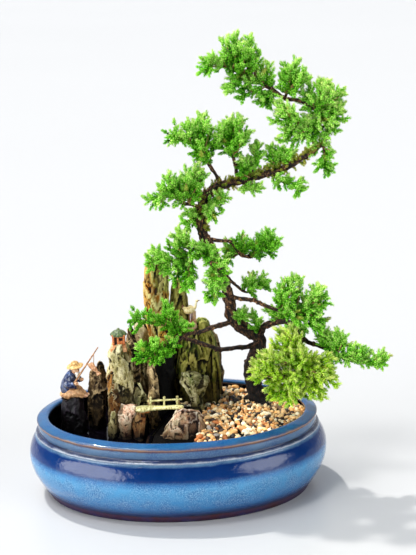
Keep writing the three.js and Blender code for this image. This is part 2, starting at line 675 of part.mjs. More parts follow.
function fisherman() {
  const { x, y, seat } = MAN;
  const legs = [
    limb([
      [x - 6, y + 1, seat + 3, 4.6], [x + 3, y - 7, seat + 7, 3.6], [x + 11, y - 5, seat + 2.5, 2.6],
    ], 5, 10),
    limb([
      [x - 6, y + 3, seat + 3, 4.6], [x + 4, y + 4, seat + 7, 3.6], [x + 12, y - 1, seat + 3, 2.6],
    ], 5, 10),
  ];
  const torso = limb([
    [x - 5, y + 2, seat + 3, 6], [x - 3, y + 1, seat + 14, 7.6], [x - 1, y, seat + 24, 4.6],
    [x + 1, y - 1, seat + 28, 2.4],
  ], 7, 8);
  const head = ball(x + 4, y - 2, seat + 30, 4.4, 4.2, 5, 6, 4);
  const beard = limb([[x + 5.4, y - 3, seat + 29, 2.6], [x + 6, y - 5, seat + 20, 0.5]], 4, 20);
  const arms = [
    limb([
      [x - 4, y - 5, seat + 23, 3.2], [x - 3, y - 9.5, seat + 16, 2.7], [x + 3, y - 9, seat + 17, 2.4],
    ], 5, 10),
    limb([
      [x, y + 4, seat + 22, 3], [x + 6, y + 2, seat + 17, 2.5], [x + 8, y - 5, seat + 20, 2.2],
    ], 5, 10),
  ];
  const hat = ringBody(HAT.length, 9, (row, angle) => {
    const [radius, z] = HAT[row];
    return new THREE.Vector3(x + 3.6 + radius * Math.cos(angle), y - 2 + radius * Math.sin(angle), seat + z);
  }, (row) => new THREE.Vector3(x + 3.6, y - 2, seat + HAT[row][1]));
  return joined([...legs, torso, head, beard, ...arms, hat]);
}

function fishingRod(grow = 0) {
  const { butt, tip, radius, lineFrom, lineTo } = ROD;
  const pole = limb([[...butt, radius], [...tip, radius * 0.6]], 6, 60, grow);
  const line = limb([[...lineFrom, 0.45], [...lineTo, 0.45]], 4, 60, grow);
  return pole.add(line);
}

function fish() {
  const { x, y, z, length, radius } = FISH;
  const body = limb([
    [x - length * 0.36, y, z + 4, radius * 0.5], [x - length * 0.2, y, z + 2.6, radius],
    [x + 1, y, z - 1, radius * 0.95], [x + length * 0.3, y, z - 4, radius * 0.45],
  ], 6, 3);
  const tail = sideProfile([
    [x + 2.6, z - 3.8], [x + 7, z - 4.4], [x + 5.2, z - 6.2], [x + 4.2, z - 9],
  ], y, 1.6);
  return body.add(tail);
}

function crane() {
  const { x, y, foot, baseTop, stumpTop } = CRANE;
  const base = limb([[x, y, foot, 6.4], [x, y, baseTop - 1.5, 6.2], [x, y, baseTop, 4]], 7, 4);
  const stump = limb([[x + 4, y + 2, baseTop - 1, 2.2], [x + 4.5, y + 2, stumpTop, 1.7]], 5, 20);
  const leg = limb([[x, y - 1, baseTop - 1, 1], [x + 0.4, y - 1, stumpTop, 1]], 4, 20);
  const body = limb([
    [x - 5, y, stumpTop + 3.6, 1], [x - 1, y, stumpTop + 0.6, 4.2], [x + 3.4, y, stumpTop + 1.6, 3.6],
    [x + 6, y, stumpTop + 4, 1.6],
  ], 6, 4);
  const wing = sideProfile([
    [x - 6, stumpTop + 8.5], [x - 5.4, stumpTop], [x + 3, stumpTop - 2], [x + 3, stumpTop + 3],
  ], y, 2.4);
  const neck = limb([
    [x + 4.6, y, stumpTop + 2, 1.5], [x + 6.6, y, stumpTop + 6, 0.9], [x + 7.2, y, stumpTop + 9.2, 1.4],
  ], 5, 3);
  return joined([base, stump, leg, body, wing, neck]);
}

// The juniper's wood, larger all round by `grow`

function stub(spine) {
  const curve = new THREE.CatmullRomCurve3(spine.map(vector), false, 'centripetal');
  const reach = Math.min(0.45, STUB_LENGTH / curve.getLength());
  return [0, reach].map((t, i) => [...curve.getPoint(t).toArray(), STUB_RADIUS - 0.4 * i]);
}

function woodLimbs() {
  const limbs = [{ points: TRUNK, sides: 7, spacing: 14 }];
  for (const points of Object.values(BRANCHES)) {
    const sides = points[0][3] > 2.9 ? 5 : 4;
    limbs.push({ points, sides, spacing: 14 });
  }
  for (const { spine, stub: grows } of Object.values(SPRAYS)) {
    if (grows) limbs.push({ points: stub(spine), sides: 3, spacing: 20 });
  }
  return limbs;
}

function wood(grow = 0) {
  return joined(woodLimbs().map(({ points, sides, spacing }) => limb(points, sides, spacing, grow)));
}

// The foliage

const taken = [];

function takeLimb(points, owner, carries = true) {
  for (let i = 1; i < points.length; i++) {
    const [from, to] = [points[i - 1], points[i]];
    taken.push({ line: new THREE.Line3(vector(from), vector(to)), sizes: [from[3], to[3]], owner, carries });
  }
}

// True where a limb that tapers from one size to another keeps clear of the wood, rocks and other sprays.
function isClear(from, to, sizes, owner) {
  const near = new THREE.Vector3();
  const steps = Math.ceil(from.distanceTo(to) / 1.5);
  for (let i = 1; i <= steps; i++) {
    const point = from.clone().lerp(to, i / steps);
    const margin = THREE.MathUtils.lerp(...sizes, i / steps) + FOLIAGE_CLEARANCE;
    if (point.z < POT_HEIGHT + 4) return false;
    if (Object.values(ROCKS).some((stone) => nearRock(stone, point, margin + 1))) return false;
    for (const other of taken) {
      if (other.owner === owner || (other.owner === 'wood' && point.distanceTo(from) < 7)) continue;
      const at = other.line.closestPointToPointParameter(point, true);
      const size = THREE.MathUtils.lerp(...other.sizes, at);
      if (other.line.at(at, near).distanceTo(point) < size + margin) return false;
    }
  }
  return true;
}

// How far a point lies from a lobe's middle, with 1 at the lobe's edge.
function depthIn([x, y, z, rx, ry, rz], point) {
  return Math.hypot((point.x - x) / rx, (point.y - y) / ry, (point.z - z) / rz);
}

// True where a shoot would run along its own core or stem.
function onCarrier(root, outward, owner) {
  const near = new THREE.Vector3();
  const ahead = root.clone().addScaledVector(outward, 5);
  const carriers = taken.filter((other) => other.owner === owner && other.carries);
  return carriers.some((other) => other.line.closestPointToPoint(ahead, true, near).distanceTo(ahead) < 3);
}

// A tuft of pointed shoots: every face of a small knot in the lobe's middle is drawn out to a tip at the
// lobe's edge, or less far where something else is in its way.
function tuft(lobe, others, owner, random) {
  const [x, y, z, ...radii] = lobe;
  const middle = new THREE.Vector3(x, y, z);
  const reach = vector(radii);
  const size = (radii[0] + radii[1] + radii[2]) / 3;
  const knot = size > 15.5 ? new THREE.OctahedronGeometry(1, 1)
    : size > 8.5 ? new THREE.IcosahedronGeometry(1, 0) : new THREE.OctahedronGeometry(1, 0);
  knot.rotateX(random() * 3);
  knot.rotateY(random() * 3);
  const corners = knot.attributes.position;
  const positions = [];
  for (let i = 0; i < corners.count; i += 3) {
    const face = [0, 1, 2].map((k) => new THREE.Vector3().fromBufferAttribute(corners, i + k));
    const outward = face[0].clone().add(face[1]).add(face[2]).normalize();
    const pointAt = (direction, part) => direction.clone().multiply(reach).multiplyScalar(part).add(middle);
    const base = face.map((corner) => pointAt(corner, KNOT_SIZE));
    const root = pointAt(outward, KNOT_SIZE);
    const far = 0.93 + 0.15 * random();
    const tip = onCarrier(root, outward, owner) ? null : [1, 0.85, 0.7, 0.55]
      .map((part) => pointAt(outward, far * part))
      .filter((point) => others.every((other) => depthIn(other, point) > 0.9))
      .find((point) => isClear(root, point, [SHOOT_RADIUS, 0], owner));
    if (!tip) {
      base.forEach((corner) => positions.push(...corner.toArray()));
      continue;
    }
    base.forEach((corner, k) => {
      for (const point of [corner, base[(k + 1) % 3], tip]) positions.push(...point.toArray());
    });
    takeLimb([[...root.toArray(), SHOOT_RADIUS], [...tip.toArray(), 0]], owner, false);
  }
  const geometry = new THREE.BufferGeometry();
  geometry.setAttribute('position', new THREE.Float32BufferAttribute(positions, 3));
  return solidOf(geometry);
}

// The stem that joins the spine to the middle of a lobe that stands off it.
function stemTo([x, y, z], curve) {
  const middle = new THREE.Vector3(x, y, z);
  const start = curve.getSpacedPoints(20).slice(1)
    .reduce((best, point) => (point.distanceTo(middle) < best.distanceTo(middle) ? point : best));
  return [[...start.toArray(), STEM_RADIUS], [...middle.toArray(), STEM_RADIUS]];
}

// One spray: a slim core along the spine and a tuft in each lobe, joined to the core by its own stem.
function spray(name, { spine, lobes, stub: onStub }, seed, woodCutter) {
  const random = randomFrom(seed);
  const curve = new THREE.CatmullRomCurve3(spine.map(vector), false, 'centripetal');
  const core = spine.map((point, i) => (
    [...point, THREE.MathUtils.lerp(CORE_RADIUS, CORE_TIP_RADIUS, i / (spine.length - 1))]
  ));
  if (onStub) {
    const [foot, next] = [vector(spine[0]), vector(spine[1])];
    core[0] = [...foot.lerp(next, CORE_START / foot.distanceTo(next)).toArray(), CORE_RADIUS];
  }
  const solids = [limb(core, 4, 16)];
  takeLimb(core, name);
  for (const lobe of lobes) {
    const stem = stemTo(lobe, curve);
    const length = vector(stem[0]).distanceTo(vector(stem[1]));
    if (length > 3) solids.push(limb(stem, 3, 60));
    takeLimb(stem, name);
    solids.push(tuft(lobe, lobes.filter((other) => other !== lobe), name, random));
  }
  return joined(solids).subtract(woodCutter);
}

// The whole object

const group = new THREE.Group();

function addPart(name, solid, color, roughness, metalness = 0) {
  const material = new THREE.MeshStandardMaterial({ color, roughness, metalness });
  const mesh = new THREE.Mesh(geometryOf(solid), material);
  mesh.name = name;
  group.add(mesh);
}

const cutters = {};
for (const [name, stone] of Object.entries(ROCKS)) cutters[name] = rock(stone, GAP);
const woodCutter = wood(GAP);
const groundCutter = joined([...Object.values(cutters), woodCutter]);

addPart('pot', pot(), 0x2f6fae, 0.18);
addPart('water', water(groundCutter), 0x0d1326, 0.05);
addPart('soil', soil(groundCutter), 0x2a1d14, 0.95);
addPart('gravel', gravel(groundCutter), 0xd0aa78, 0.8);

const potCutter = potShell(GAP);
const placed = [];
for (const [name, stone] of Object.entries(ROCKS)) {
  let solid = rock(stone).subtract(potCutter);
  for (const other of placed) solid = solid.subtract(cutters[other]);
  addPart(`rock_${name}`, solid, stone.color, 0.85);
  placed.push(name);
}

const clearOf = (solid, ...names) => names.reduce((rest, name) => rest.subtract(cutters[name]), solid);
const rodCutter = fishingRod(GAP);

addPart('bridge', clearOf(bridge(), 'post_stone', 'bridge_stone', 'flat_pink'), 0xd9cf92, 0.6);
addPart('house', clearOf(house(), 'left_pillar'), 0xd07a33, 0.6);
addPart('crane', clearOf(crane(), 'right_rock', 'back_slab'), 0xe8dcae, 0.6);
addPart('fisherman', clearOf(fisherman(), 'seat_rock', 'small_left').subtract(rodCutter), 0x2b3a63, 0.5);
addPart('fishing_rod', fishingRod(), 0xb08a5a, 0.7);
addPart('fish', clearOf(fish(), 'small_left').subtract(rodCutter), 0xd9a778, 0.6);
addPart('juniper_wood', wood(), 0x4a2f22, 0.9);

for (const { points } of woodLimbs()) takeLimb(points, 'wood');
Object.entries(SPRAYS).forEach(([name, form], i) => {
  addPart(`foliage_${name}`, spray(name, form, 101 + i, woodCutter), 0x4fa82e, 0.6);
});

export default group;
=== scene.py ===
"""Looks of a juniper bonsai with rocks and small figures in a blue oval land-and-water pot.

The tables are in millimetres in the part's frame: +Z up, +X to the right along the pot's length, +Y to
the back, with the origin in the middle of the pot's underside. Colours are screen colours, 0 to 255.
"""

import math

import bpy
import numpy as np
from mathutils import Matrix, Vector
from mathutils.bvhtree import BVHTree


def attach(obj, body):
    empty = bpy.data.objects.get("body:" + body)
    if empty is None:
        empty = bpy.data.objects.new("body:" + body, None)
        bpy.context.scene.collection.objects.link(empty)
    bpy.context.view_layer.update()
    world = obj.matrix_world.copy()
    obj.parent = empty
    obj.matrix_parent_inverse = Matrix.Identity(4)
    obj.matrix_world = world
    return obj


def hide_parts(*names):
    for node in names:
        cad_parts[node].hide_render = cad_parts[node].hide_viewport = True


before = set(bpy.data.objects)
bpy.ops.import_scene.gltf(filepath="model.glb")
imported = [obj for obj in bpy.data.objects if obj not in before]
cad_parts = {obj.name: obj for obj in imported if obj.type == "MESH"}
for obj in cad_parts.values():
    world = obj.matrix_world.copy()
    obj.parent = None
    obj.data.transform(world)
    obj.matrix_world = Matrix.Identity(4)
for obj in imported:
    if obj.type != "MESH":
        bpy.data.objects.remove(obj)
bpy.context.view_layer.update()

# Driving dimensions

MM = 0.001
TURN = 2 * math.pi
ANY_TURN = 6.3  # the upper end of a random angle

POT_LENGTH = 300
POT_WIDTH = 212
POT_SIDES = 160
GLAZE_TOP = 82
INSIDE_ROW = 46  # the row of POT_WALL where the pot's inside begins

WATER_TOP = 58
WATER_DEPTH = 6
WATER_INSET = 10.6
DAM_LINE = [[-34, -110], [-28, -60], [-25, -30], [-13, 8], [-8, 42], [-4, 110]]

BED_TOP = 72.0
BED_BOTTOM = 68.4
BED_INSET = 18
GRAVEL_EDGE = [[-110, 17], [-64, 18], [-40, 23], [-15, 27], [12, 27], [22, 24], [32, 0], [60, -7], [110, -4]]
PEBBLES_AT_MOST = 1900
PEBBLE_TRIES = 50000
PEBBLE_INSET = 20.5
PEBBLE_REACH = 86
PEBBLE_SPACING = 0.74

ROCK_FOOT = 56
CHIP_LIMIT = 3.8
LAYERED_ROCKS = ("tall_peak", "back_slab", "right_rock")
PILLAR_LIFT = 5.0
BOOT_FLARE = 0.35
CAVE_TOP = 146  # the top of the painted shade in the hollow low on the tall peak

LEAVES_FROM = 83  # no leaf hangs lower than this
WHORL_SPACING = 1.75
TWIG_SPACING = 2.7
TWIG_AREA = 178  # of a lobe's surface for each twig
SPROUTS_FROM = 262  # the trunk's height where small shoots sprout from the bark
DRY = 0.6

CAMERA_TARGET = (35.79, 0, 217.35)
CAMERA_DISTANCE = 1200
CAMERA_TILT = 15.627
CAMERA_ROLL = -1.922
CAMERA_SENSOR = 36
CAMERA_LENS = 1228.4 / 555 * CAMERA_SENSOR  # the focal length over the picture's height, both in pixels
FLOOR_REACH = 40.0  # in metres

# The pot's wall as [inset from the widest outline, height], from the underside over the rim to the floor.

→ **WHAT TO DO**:
Within the material above, extract exactly the lines that start at the line containing "woodLimbs()) takeLimb(points, 'wood');" and stop after the line containing "bpy.context.scene.collection.objects.link(empty)", and only those.

→ **RESPONSE BELOW**:
for (const { points } of woodLimbs()) takeLimb(points, 'wood');
Object.entries(SPRAYS).forEach(([name, form], i) => {
  addPart(`foliage_${name}`, spray(name, form, 101 + i, woodCutter), 0x4fa82e, 0.6);
});

export default group;
=== scene.py ===
"""Looks of a juniper bonsai with rocks and small figures in a blue oval land-and-water pot.

The tables are in millimetres in the part's frame: +Z up, +X to the right along the pot's length, +Y to
the back, with the origin in the middle of the pot's underside. Colours are screen colours, 0 to 255.
"""

import math

import bpy
import numpy as np
from mathutils import Matrix, Vector
from mathutils.bvhtree import BVHTree


def attach(obj, body):
    empty = bpy.data.objects.get("body:" + body)
    if empty is None:
        empty = bpy.data.objects.new("body:" + body, None)
        bpy.context.scene.collection.objects.link(empty)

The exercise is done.